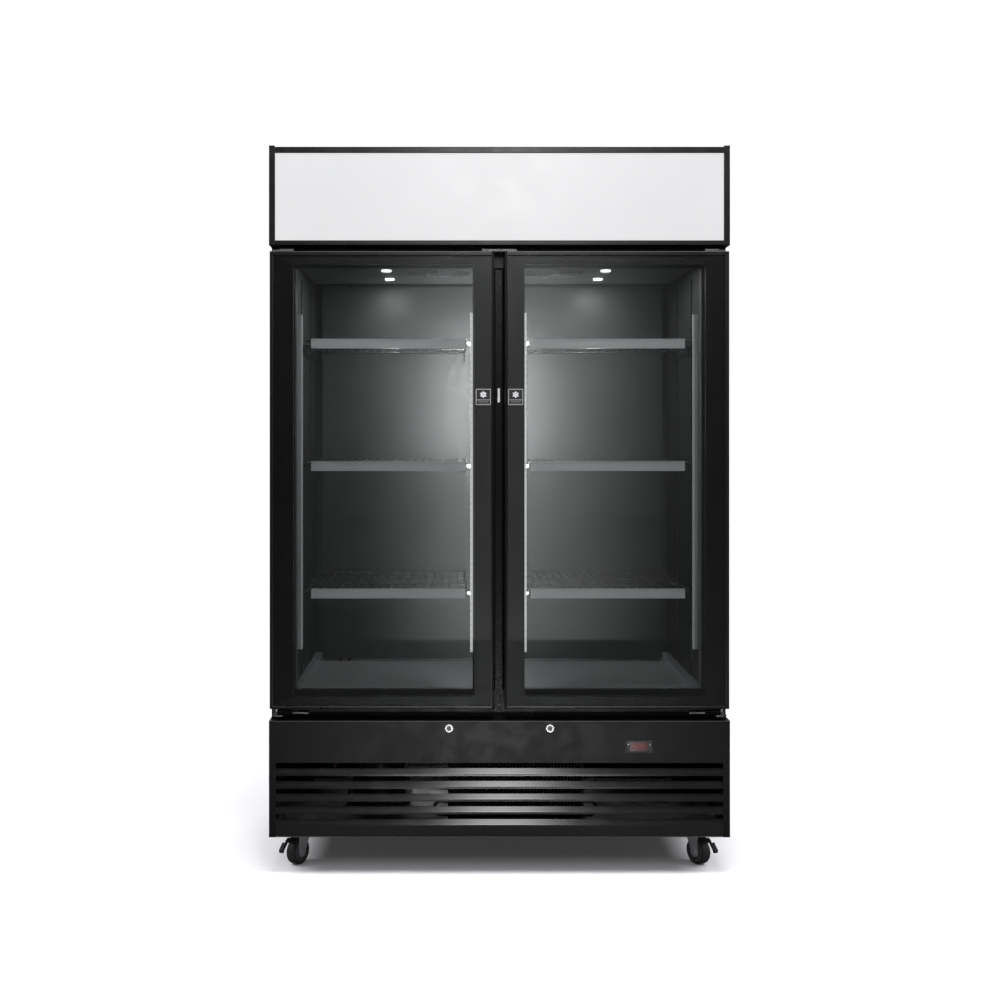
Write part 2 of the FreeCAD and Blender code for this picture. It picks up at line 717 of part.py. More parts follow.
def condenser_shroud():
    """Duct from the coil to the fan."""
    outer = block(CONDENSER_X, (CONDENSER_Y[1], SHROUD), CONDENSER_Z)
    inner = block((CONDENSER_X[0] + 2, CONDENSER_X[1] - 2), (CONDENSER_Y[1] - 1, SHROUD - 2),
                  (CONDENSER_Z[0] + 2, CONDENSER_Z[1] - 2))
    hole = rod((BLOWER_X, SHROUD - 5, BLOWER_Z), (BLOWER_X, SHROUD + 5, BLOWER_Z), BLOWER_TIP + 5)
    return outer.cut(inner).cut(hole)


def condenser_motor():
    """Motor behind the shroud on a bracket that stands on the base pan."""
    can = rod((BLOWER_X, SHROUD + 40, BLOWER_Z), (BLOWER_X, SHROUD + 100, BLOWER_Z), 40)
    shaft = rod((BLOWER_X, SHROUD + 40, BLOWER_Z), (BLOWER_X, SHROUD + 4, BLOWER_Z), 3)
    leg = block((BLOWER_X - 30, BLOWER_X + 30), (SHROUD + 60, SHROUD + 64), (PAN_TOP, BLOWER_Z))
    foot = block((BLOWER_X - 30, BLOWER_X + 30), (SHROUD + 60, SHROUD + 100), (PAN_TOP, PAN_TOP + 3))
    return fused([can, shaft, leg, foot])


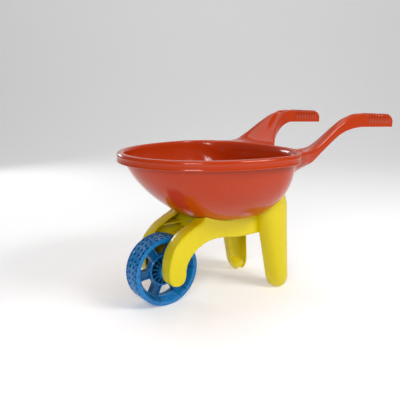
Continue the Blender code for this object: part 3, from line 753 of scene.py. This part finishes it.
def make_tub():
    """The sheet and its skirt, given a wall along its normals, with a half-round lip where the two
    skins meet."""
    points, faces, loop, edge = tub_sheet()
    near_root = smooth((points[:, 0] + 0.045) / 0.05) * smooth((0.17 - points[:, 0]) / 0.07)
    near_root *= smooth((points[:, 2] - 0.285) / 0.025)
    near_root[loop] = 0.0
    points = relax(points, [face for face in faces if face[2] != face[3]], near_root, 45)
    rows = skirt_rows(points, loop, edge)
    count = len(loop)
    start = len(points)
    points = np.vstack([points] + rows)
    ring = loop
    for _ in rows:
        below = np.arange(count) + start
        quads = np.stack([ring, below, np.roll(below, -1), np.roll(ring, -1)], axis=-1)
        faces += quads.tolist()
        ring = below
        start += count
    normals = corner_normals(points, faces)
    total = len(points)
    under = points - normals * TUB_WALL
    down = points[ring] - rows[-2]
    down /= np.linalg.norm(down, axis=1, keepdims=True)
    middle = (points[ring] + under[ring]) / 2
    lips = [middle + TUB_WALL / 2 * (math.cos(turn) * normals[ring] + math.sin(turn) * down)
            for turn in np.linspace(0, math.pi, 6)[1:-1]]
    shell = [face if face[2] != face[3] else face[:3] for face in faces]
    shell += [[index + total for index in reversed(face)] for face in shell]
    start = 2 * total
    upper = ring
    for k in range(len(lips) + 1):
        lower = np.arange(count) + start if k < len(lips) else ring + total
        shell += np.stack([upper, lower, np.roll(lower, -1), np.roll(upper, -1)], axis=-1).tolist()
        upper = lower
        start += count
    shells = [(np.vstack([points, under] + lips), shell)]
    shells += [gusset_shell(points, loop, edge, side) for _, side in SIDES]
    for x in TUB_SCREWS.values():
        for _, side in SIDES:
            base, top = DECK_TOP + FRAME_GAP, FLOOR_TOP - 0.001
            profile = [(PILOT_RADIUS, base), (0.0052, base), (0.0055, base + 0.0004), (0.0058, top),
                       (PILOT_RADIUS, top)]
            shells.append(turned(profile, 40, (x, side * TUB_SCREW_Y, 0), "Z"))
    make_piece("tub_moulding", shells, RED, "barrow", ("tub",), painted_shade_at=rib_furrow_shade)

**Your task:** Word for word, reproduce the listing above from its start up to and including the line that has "return fused([can, shaft, leg, foot])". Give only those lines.

**Solution to this task:**
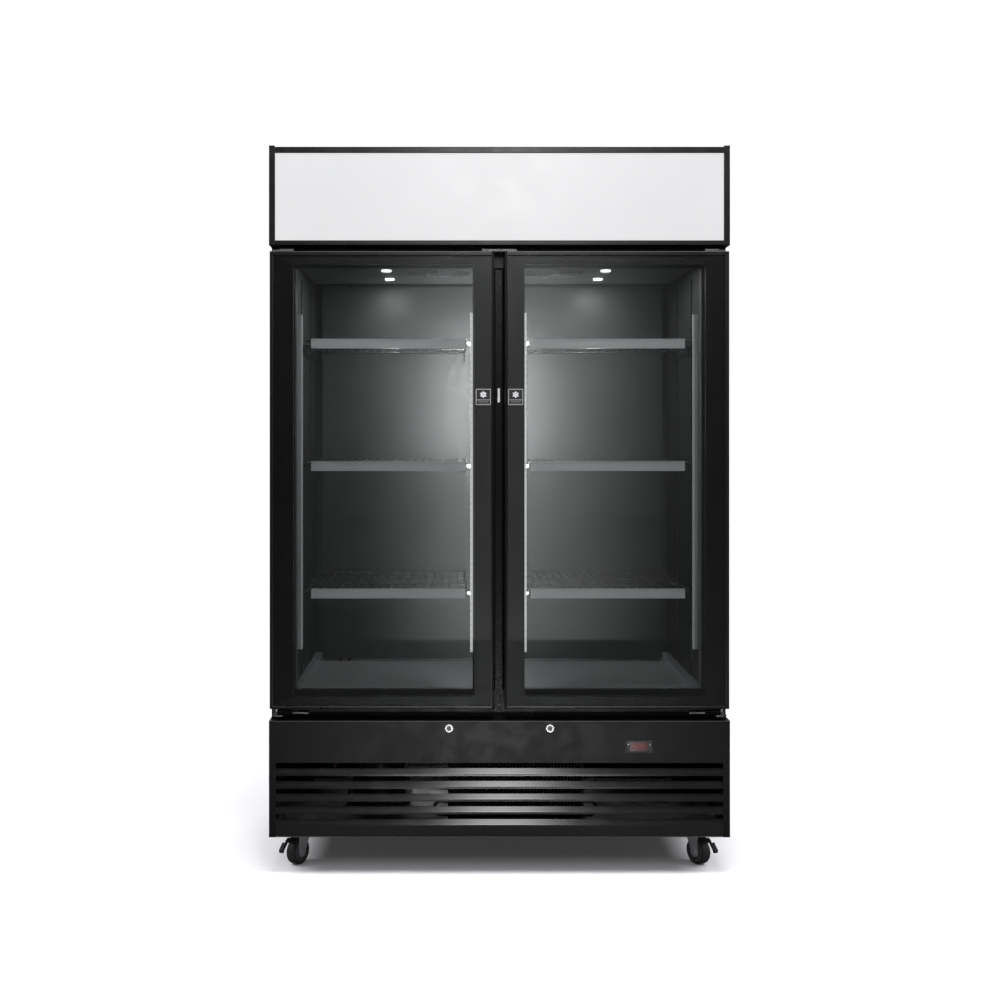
Write part 2 of the FreeCAD and Blender code for this picture. It picks up at line 717 of part.py. More parts follow.
def condenser_shroud():
    """Duct from the coil to the fan."""
    outer = block(CONDENSER_X, (CONDENSER_Y[1], SHROUD), CONDENSER_Z)
    inner = block((CONDENSER_X[0] + 2, CONDENSER_X[1] - 2), (CONDENSER_Y[1] - 1, SHROUD - 2),
                  (CONDENSER_Z[0] + 2, CONDENSER_Z[1] - 2))
    hole = rod((BLOWER_X, SHROUD - 5, BLOWER_Z), (BLOWER_X, SHROUD + 5, BLOWER_Z), BLOWER_TIP + 5)
    return outer.cut(inner).cut(hole)


def condenser_motor():
    """Motor behind the shroud on a bracket that stands on the base pan."""
    can = rod((BLOWER_X, SHROUD + 40, BLOWER_Z), (BLOWER_X, SHROUD + 100, BLOWER_Z), 40)
    shaft = rod((BLOWER_X, SHROUD + 40, BLOWER_Z), (BLOWER_X, SHROUD + 4, BLOWER_Z), 3)
    leg = block((BLOWER_X - 30, BLOWER_X + 30), (SHROUD + 60, SHROUD + 64), (PAN_TOP, BLOWER_Z))
    foot = block((BLOWER_X - 30, BLOWER_X + 30), (SHROUD + 60, SHROUD + 100), (PAN_TOP, PAN_TOP + 3))
    return fused([can, shaft, leg, foot])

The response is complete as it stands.